The temperature in the chambers is continuously monitored and fuel is burned only when it is necessary to maintain the temperature. Elevated temperature curing (up to 120_F) is used to generate early strength. This makes it possible to reduce the cement content and cost, or to use less expensive cement substitutes such as furnace slag, etc., for further cost reduction.
For Brett Landscaping one of the most important benefits was higher product quality. The company favors bright and vibrant colors. The higher product quality experienced by Brett includes good color consistency with efflorescence virtually eliminated. The improved and reliable results achieved by the curing system have helped to ensure that their products are preferred by their customers.
Process cost savings has always been important to Brett, which has used furnace slag with the CDS system to provide significant pigment and cement savings. When furnace slag is used as a cement replacement material early strength can be a challenge. This is overcome by the elevated temperature curing provided by the CDS system. At the Cliffe plant, Brett staff has been able to compare the results achieved by two similar manufacturing plants: one operating with the benefits of the CDS system and the other plant with a chamber without any special curing system. Brett has been able to confirm that much more cementitious material could be used in the plant with the CDS system while still maintaining the required strength, frost and abrasion resistance specifications.

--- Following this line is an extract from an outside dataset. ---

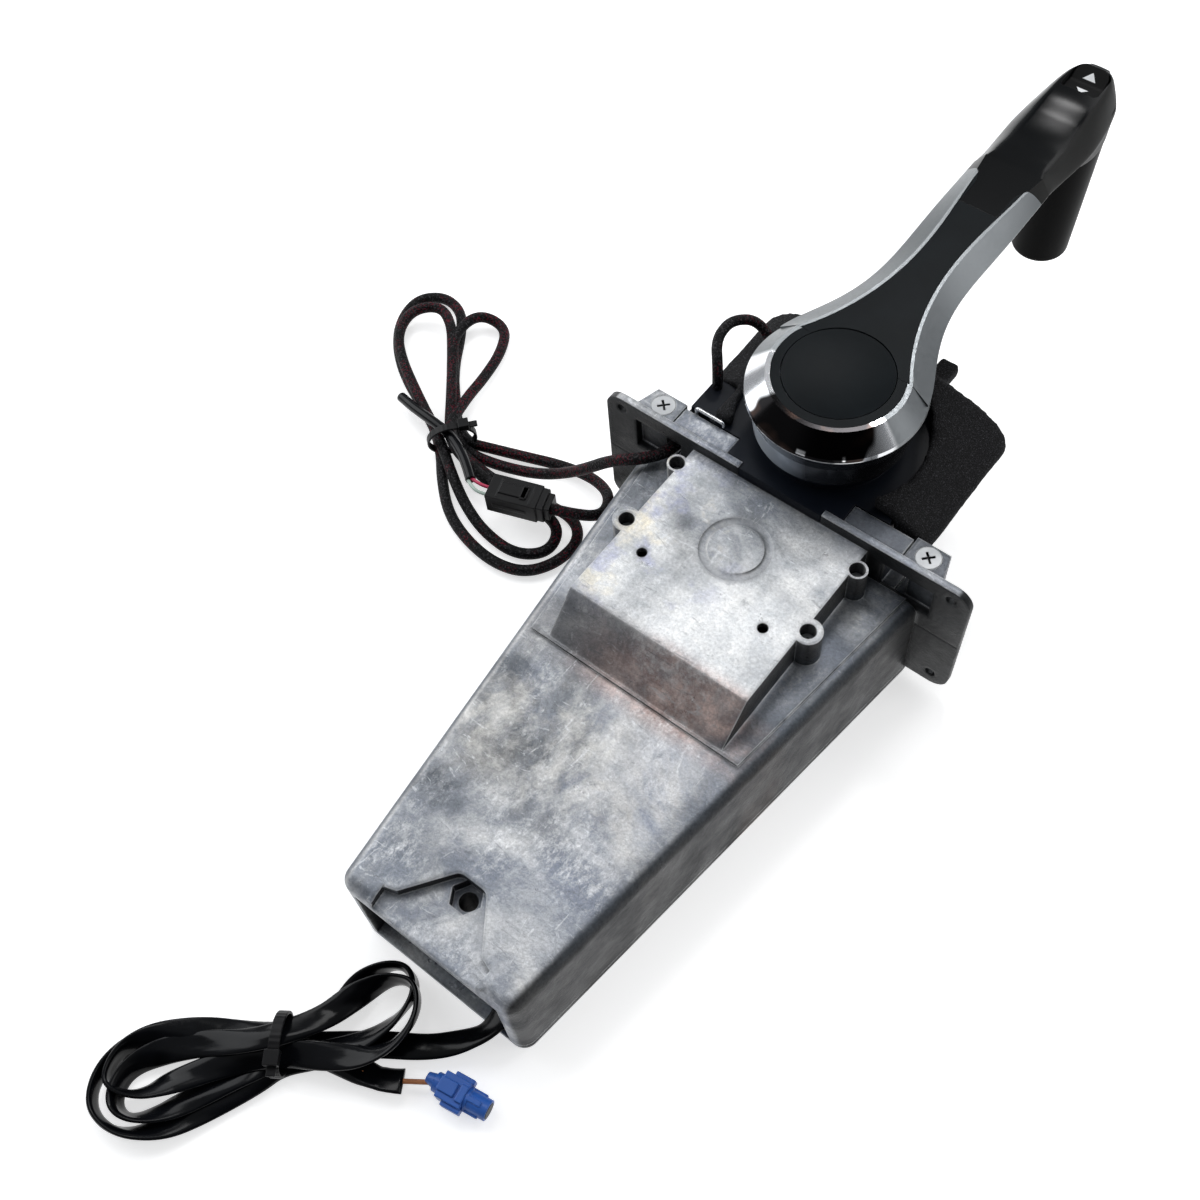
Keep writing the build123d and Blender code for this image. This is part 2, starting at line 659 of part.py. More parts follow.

The controlled and consistent curing environment provided by the CDS system can make more cost-saving opportunities possible as a company like Brett develops its manufacturing and process procedures. An example is that when pavers from the CDS equipped plants are tumbled in line, the improvement achieved by the extra hardness and toughness of their surface is easily noted.
Based on the outcome and performance at the Cliffe plant, Brett has recently installed two more CDS systems.